#### WHAT YOU HAVE TO DO
Copy out all the entries exactly.
**** DATA FOR THIS TASK
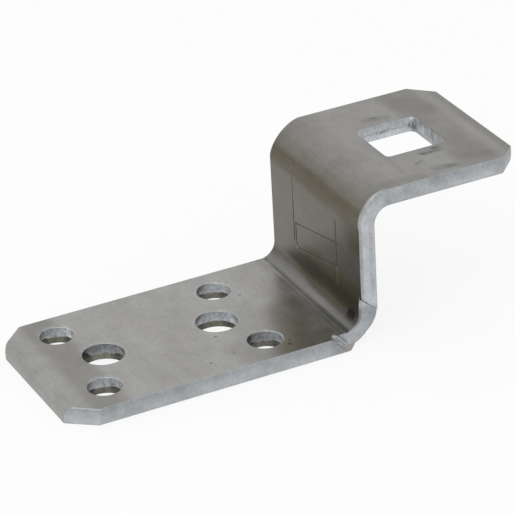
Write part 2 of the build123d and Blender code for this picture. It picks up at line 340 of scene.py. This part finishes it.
def make_key_lamp():
    data = bpy.data.lights.new("key", "AREA")
    data.shape = "SQUARE"
    data.size = KEY_SIZE
    data.energy = KEY_WATTS
    lamp = bpy.data.objects.new("key", data)
    lamp.location = KEY_PLACE
    lamp.rotation_euler = (KEY_AIM - KEY_PLACE).to_track_quat("-Z", "Y").to_euler()
    scene.collection.objects.link(lamp)


# Below, x, y, z and height are in millimetres, and nx, ny and nz are parts of the unit normal, all in the
# part's own frame. A mask is 1 in its zone and 0 outside it, and a tone is a factor on the colour.


def survey(g):
    """What all parts of the steel share: places, normals, noise and masks."""
    s = SimpleNamespace()
    coordinates = g.node("TexCoord", out=None)
    s.place = g.scale(coordinates.outputs["Object"], MM_PER_M)
    s.x, s.y, s.z = g.node("SeparateXYZ", s.place, out=None).outputs
    s.nx, s.ny, s.nz = g.node("SeparateXYZ", coordinates.outputs["Normal"], out=None).outputs
    s.side_on = g.math("ABSOLUTE", s.ny)
    s.level = g.math("ABSOLUTE", s.nz)

    # Noise of several sizes, and places shaken a little, for marks with uneven edges
    s.noise = {name: g.noise(s.place, *settings) for name, settings in NOISES.items()}
    inputs = {"Vector": s.place, "Scale": SHAKE_SCALE, "Detail": SHAKE_DETAIL}
    shake = g.vector("SUBTRACT", g.node("TexNoise", out=1, inputs=inputs), (0.5, 0.5, 0.5))
    s.shaken = g.vector("MULTIPLY_ADD", shake, (SHAKE_REACH,) * 3, s.place)

    # Cut faces: the long sides, the walls of the holes, and the upper end without its rolled edges
    s.near_web = g.band(s.x, 10.0, 30.0, 3.0)
    s.side = g.greatest(
        g.mul(g.step(s.side_on, 0.35, 0.7), g.inverse(s.near_web)),
        g.step(s.side_on, 0.7, 0.95),
        g.mul(g.step(s.side_on, 0.45, 0.75), g.step(s.z, 33.0, 36.0)),
    )
    flanges = g.greatest(g.band(s.x, -61.0, 11.0, 0.5), g.step(s.x, 27.0, 27.5))
    not_rolled = g.greatest(g.fall(s.x, 60.0, 60.5), g.fall(s.level, 0.1, 0.3))
    s.cut = g.greatest(s.side, g.mul(g.fall(s.level, 0.35, 0.65), flanges, not_rolled))

    # Rolled faces: the punched face lies on top of the flanges and in front of the web
    s.punched = g.step(g.math("SUBTRACT", s.nz, s.nx), 0.0, 0.5)
    s.web = g.mul(s.punched, g.band(s.x, 14.5, 25.0, 5.0))
    s.upper = g.mul(s.punched, g.greatest(g.step(s.x, 25.0, 28.0), g.step(s.z, 39.5, 41.5)))
    s.lower = g.mul(g.step(s.nz, 0.4, 0.8), g.fall(s.x, 8.0, 12.0))
    # Painted shade on the lower flange, where the dark web shows in it
    s.brown_patch = g.mul(s.lower, g.stroke(s.place, *REFLECTED_SHADE_PATCH))

    # Holes: the round ones are in the lower flange, and the large ones on its middle line
    hole_columns = g.greatest(g.band(s.x, -60.0, 8.0, 0.5), g.band(s.x, 33.0, 54.0, 0.5))
    s.holes = g.mul(hole_columns, g.band(s.y, -22.0, 22.0, 0.5))
    s.wall = g.mul(g.fall(s.level, 0.35, 0.65), s.holes)
    s.rim = g.mul(g.step(s.level, 0.35, 0.6), s.holes)
    s.round_hole = g.fall(s.x, 9.0, 10.0)
    s.square_hole = g.inverse(s.round_hole)
    s.large = g.band(s.y, -6.5, 6.5, 0.5)
    s.small = g.inverse(s.large)

    # Height above the underside of the lower flange, or of the upper one
    underside = g.mul(g.step(s.x, 24.0, 28.0), UPPER_UNDER)
    s.height = g.node("Clamp", g.math("SUBTRACT", s.z, underside), 0.0, LOWER_TOP)

    # Scuffs and painted shade in seams and corners, broken up by noise
    broken = g.mul(s.noise["medium"], g.math("ADD", s.noise["fine"], 0.5))
    s.scuffed = g.touch(1.0, s.shaken, SCUFFS_AND_SHADE, g.step(broken, 0.38, 0.60, 0.35, 1.3))
    return s


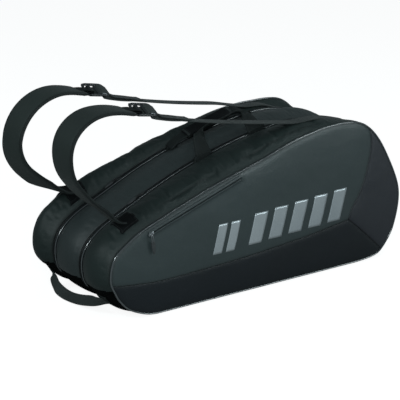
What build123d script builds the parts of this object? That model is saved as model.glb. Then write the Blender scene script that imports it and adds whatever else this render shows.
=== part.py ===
from build123d import *
import math
import os

# Racket tournament bag: two main compartments either side of a centre
# divider, each closed by a long top zip, a zipped accessory pocket on the near
# side, two shoulder straps, two carry handles and a grab loop at the narrow end.
# Millimetres, +Z up, floor at z = 0, +X towards the wide (racket head) end,
# the side with the pocket faces -Y.

os.makedirs("parts", exist_ok=True)

# ---------------------------------------------------------------- dimensions
half_width = 132.0        # centre plane to the inside of a side panel
panel_t = 3.0             # padded side panel
wall_t = 4.0              # padded gusset wall
centre_t = 3.5            # centre top panel
base_t = 2.6              # base cloth
board_t = 2.8             # stiffener board
y_near_edge = -48.5       # near gusset ends here, at its piping
y_centre_low = -36.5      # centre panel edges
y_centre_high = 46.5
y_far_edge = 58.1         # far gusset starts here
arc_x, arc_z, arc_r = 231.1, -780.9, 1100.0   # gentle arc of the top profile
divider_y = (3.5, 6.5)
strap_w = 70.0
strap_t = 9.0
web_w = 28.0
web_t = 2.0
near_strap_y = -85.0
far_strap_y = 79.0
coil_w = 2.6
coil_h = 1.8
shell_open_deg = 35.0


def arc_top(x):
    """Height of the top profile on its gentle arc."""
    return arc_z + math.sqrt(arc_r ** 2 - (x - arc_x) ** 2)


# Profile of the side panels, from the top of the base band at the narrow end,
# over the top, to the top of the base band at the wide end (x, z).
side = [(-353.5, 52), (-361, 66), (-369.5, 84), (-371, 103), (-367.5, 124),
        (-359, 140), (-340, 155), (-308, 175), (-266, 192), (-214, 211),
        (-161, 230), (-113, 245), (-68, 257.5), (-22, 270), (29, 286.5),
        (80, 302), (120, 310), (150, 315), (176, 317), (200, 317.3),
        (221, 316), (245, 312), (278, 294), (309, 261), (330, 229),
        (353, 188), (368, 152), (371.5, 121), (364, 75), (352, 44), (338, 25)]
# The far panel hangs a little lower towards the wide end.
far_drop = [0] * 15 + [4, 7, 10, 12, 12, 12, 12, 12, 12, 8, 4, 2, 0, 0, 0, 0]
far_side = [(x, z - d) for (x, z), d in zip(side, far_drop)]
# Profile of the centre panel between the two zips.
middle = [(-365, 52), (-374, 66), (-379.5, 87), (-380, 108), (-373, 130),
          (-359, 148), (-340, 163), (-305, 182)]
middle += [(x, arc_top(x)) for x in (-266, -214, -161, -113, -68, -22, 29, 80)]
middle += [(120, 312), (150, 311.5), (176, 308.5), (200, 303.5), (221, 297),
           (245, 287), (278, 268), (309, 243), (330, 220), (353, 185),
           (366, 152), (370, 121), (364, 75), (352, 44), (340, 28)]
# How far the crest of each padded lobe stands out of the straight line
# between its two seams.
near_swell = [16, 22, 26, 27, 27, 28, 28, 28, 27, 25, 21, 19, 18, 17, 15, 13,
              11, 10, 10, 10, 10, 10, 10, 10, 10, 10, 9, 8, 7, 5, 4]
far_swell = [16, 22, 26, 27, 27, 28, 28, 28, 28, 26, 22, 20, 18.5, 18, 16, 13,
             10, 9, 6, 1, 0, 0, 0, 2, 4, 5, 6, 6, 6, 5, 4]
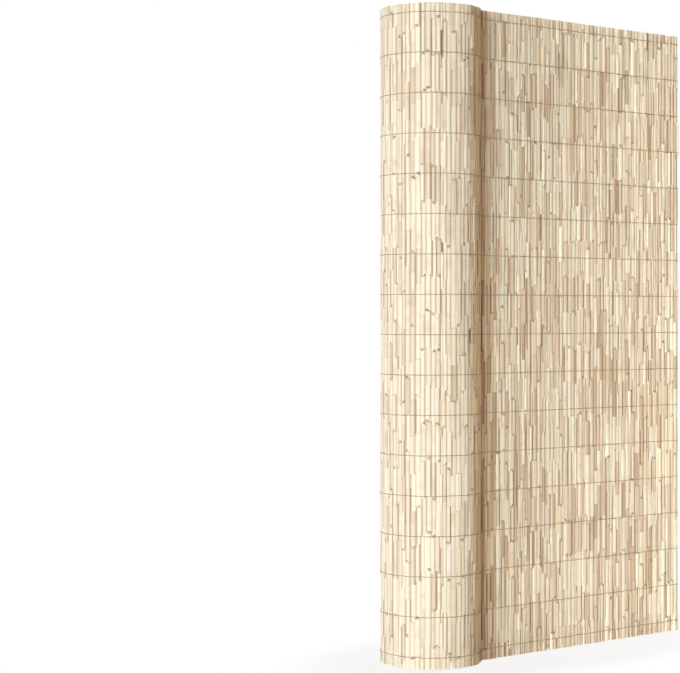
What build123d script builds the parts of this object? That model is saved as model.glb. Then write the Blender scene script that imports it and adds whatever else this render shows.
********
#### ANSWER FOR THE TASK
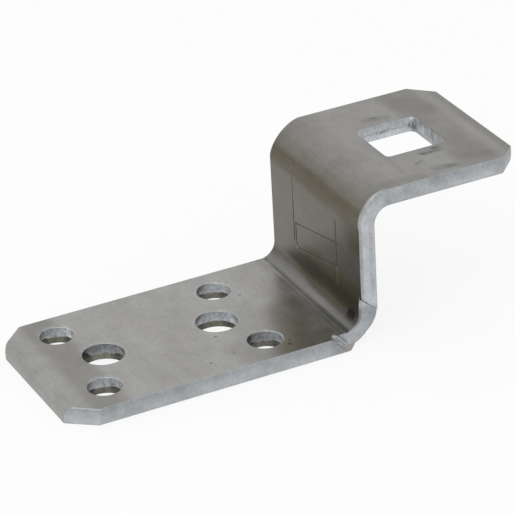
Write part 2 of the build123d and Blender code for this picture. It picks up at line 340 of scene.py. This part finishes it.
def make_key_lamp():
    data = bpy.data.lights.new("key", "AREA")
    data.shape = "SQUARE"
    data.size = KEY_SIZE
    data.energy = KEY_WATTS
    lamp = bpy.data.objects.new("key", data)
    lamp.location = KEY_PLACE
    lamp.rotation_euler = (KEY_AIM - KEY_PLACE).to_track_quat("-Z", "Y").to_euler()
    scene.collection.objects.link(lamp)


# Below, x, y, z and height are in millimetres, and nx, ny and nz are parts of the unit normal, all in the
# part's own frame. A mask is 1 in its zone and 0 outside it, and a tone is a factor on the colour.


def survey(g):
    """What all parts of the steel share: places, normals, noise and masks."""
    s = SimpleNamespace()
    coordinates = g.node("TexCoord", out=None)
    s.place = g.scale(coordinates.outputs["Object"], MM_PER_M)
    s.x, s.y, s.z = g.node("SeparateXYZ", s.place, out=None).outputs
    s.nx, s.ny, s.nz = g.node("SeparateXYZ", coordinates.outputs["Normal"], out=None).outputs
    s.side_on = g.math("ABSOLUTE", s.ny)
    s.level = g.math("ABSOLUTE", s.nz)

    # Noise of several sizes, and places shaken a little, for marks with uneven edges
    s.noise = {name: g.noise(s.place, *settings) for name, settings in NOISES.items()}
    inputs = {"Vector": s.place, "Scale": SHAKE_SCALE, "Detail": SHAKE_DETAIL}
    shake = g.vector("SUBTRACT", g.node("TexNoise", out=1, inputs=inputs), (0.5, 0.5, 0.5))
    s.shaken = g.vector("MULTIPLY_ADD", shake, (SHAKE_REACH,) * 3, s.place)

    # Cut faces: the long sides, the walls of the holes, and the upper end without its rolled edges
    s.near_web = g.band(s.x, 10.0, 30.0, 3.0)
    s.side = g.greatest(
        g.mul(g.step(s.side_on, 0.35, 0.7), g.inverse(s.near_web)),
        g.step(s.side_on, 0.7, 0.95),
        g.mul(g.step(s.side_on, 0.45, 0.75), g.step(s.z, 33.0, 36.0)),
    )
    flanges = g.greatest(g.band(s.x, -61.0, 11.0, 0.5), g.step(s.x, 27.0, 27.5))
    not_rolled = g.greatest(g.fall(s.x, 60.0, 60.5), g.fall(s.level, 0.1, 0.3))
    s.cut = g.greatest(s.side, g.mul(g.fall(s.level, 0.35, 0.65), flanges, not_rolled))

    # Rolled faces: the punched face lies on top of the flanges and in front of the web
    s.punched = g.step(g.math("SUBTRACT", s.nz, s.nx), 0.0, 0.5)
    s.web = g.mul(s.punched, g.band(s.x, 14.5, 25.0, 5.0))
    s.upper = g.mul(s.punched, g.greatest(g.step(s.x, 25.0, 28.0), g.step(s.z, 39.5, 41.5)))
    s.lower = g.mul(g.step(s.nz, 0.4, 0.8), g.fall(s.x, 8.0, 12.0))
    # Painted shade on the lower flange, where the dark web shows in it
    s.brown_patch = g.mul(s.lower, g.stroke(s.place, *REFLECTED_SHADE_PATCH))

    # Holes: the round ones are in the lower flange, and the large ones on its middle line
    hole_columns = g.greatest(g.band(s.x, -60.0, 8.0, 0.5), g.band(s.x, 33.0, 54.0, 0.5))
    s.holes = g.mul(hole_columns, g.band(s.y, -22.0, 22.0, 0.5))
    s.wall = g.mul(g.fall(s.level, 0.35, 0.65), s.holes)
    s.rim = g.mul(g.step(s.level, 0.35, 0.6), s.holes)
    s.round_hole = g.fall(s.x, 9.0, 10.0)
    s.square_hole = g.inverse(s.round_hole)
    s.large = g.band(s.y, -6.5, 6.5, 0.5)
    s.small = g.inverse(s.large)

    # Height above the underside of the lower flange, or of the upper one
    underside = g.mul(g.step(s.x, 24.0, 28.0), UPPER_UNDER)
    s.height = g.node("Clamp", g.math("SUBTRACT", s.z, underside), 0.0, LOWER_TOP)

    # Scuffs and painted shade in seams and corners, broken up by noise
    broken = g.mul(s.noise["medium"], g.math("ADD", s.noise["fine"], 0.5))
    s.scuffed = g.touch(1.0, s.shaken, SCUFFS_AND_SHADE, g.step(broken, 0.38, 0.60, 0.35, 1.3))
    return s


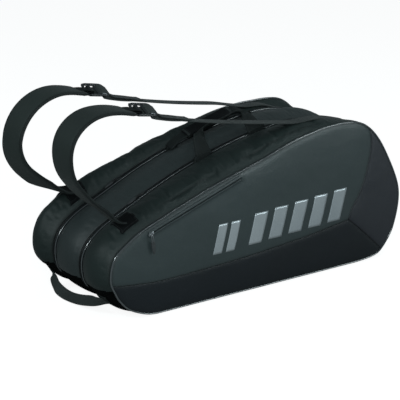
What build123d script builds the parts of this object? That model is saved as model.glb. Then write the Blender scene script that imports it and adds whatever else this render shows.
=== part.py ===
from build123d import *
import math
import os

# Racket tournament bag: two main compartments either side of a centre
# divider, each closed by a long top zip, a zipped accessory pocket on the near
# side, two shoulder straps, two carry handles and a grab loop at the narrow end.
# Millimetres, +Z up, floor at z = 0, +X towards the wide (racket head) end,
# the side with the pocket faces -Y.

os.makedirs("parts", exist_ok=True)

# ---------------------------------------------------------------- dimensions
half_width = 132.0        # centre plane to the inside of a side panel
panel_t = 3.0             # padded side panel
wall_t = 4.0              # padded gusset wall
centre_t = 3.5            # centre top panel
base_t = 2.6              # base cloth
board_t = 2.8             # stiffener board
y_near_edge = -48.5       # near gusset ends here, at its piping
y_centre_low = -36.5      # centre panel edges
y_centre_high = 46.5
y_far_edge = 58.1         # far gusset starts here
arc_x, arc_z, arc_r = 231.1, -780.9, 1100.0   # gentle arc of the top profile
divider_y = (3.5, 6.5)
strap_w = 70.0
strap_t = 9.0
web_w = 28.0
web_t = 2.0
near_strap_y = -85.0
far_strap_y = 79.0
coil_w = 2.6
coil_h = 1.8
shell_open_deg = 35.0


def arc_top(x):
    """Height of the top profile on its gentle arc."""
    return arc_z + math.sqrt(arc_r ** 2 - (x - arc_x) ** 2)


# Profile of the side panels, from the top of the base band at the narrow end,
# over the top, to the top of the base band at the wide end (x, z).
side = [(-353.5, 52), (-361, 66), (-369.5, 84), (-371, 103), (-367.5, 124),
        (-359, 140), (-340, 155), (-308, 175), (-266, 192), (-214, 211),
        (-161, 230), (-113, 245), (-68, 257.5), (-22, 270), (29, 286.5),
        (80, 302), (120, 310), (150, 315), (176, 317), (200, 317.3),
        (221, 316), (245, 312), (278, 294), (309, 261), (330, 229),
        (353, 188), (368, 152), (371.5, 121), (364, 75), (352, 44), (338, 25)]
# The far panel hangs a little lower towards the wide end.
far_drop = [0] * 15 + [4, 7, 10, 12, 12, 12, 12, 12, 12, 8, 4, 2, 0, 0, 0, 0]
far_side = [(x, z - d) for (x, z), d in zip(side, far_drop)]
# Profile of the centre panel between the two zips.
middle = [(-365, 52), (-374, 66), (-379.5, 87), (-380, 108), (-373, 130),
          (-359, 148), (-340, 163), (-305, 182)]
middle += [(x, arc_top(x)) for x in (-266, -214, -161, -113, -68, -22, 29, 80)]
middle += [(120, 312), (150, 311.5), (176, 308.5), (200, 303.5), (221, 297),
           (245, 287), (278, 268), (309, 243), (330, 220), (353, 185),
           (366, 152), (370, 121), (364, 75), (352, 44), (340, 28)]
# How far the crest of each padded lobe stands out of the straight line
# between its two seams.
near_swell = [16, 22, 26, 27, 27, 28, 28, 28, 27, 25, 21, 19, 18, 17, 15, 13,
              11, 10, 10, 10, 10, 10, 10, 10, 10, 10, 9, 8, 7, 5, 4]
far_swell = [16, 22, 26, 27, 27, 28, 28, 28, 28, 26, 22, 20, 18.5, 18, 16, 13,
             10, 9, 6, 1, 0, 0, 0, 2, 4, 5, 6, 6, 6, 5, 4]
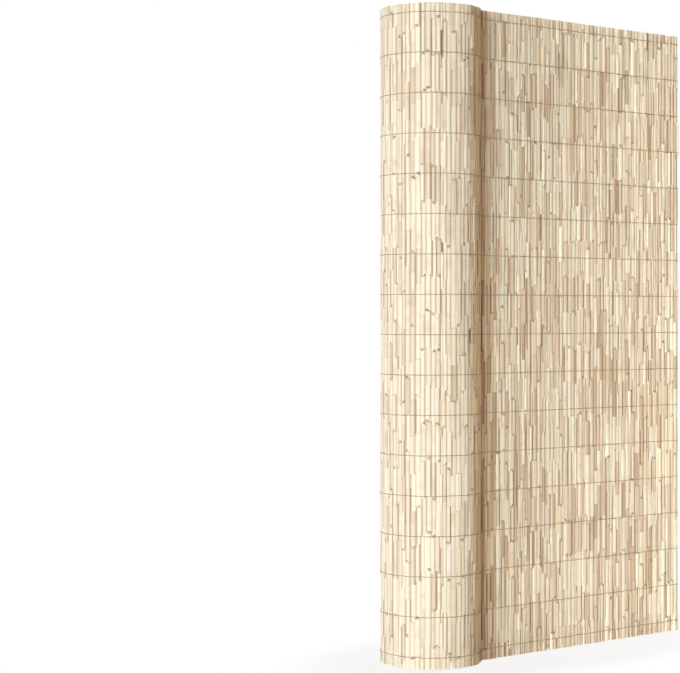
What build123d script builds the parts of this object? That model is saved as model.glb. Then write the Blender scene script that imports it and adds whatever else this render shows.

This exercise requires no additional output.